After close inspection, Sigman Stavecation Maple by Pontoon Brewing is labeled as a whisky barrel (Blanton's no less!) milk stout, of 13.9% alcohol content, and in almost microscopic font you will find "Vermont Maple Syrup, Madagascar Vanilla, Chili." It seems this is no Mackeson's XXX or Left Hand wannabe. With this additional data, I determined to evaluate the beer as BJCP class 33 wood-aged beer, with some sort of strong and sweet/spice-flavored stout base presumably with lactose character.

The beer is served at 52oF in a large Belgian goblet after a vigorous pour of about half the bottle (0.5L/16,9 oz.). The beer's color is dark brown-opaque and exhibits a dark brown foam that immediately fades away. 

The nose is deeply rich and sweet with aromas of strong caramel, dark fruits and nuts, a little bit of sweet vanilla and butter, and some appreciable alcohol. Beneath the sweetness lies a faint coffee tone, but I can detect no chili character. With swirling, a pronounced maple sweetness blends with the big buttery caramel tone. Overall, the aroma is sticky sweet and dessert like, but had only modest hints of roast malt character.

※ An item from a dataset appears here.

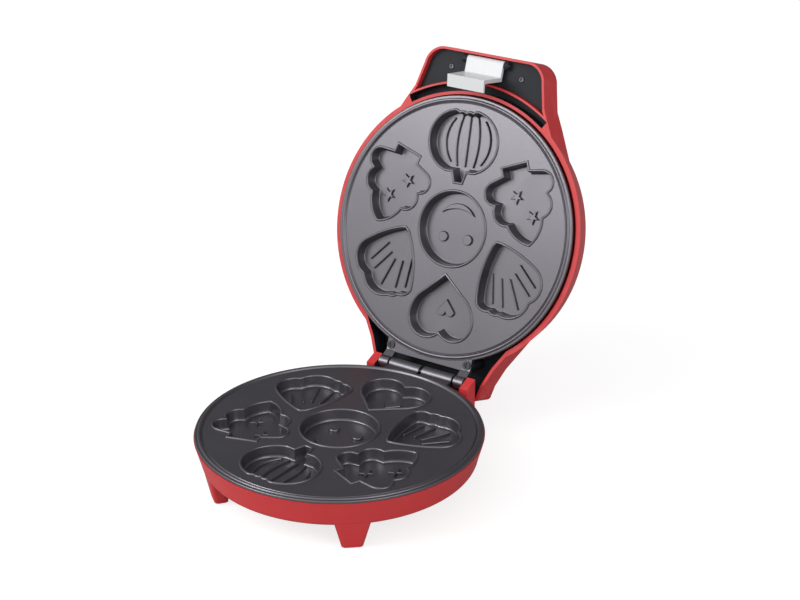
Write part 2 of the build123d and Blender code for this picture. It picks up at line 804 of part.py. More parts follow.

The flavor starts with a big blast of caramel sweetness, then a surprising hit of chili heat that fades into the long, medium-complex, maple-dominated mid-palate. It is very difficult to detect hop character of any sort; just layers of maple and caramel sweetness and a little bit of dark fruit and wood but no expressive whisky notes above toasted oak and vanilla, and no really complex Madeira/aldehyde woodiness either. The finish does have a quite nice lingering capsicum component to go with the rich sweetness, but I am still struggling to find much in the way of stoutish-roasty notes and can only really find a slightly soy sauce-like element. It’s not that the beer wasn't made with roast barley and/or malts (the color is evidence of that). Rather, I think it's that the big, sweet flavors coming from maple syrup, vanilla, lactose, (and done up in a barrel-aging) simply transform and wash over them.

The texture is very heavy, and given the pronounced sweetness and lactose creaminess, it has some flabbiness to it. In this regard, the lack of conditioning exacerbates the heaviness. However, what we are talking here is a dessert stout to the extreme: hugely sweet, very maple-y, and with an intriguing hit of red chili spiciness. I love chili peppers of all kinds, and in addition to being impressed with their use here, I wonder exactly what type were used (cayenne?), and how they were processed to get the strong but complementary expression. I fear without the chili, the beer would have been, for me anyway, over-the-top cloying. As a dessert stout or a spiced-up maple-old ale, this beer does not lack for flavor and might pair well with a simple bowl of good old vanilla ice cream. Fans of deeply sweet and flavored beers should seek this out as it is pretty out there.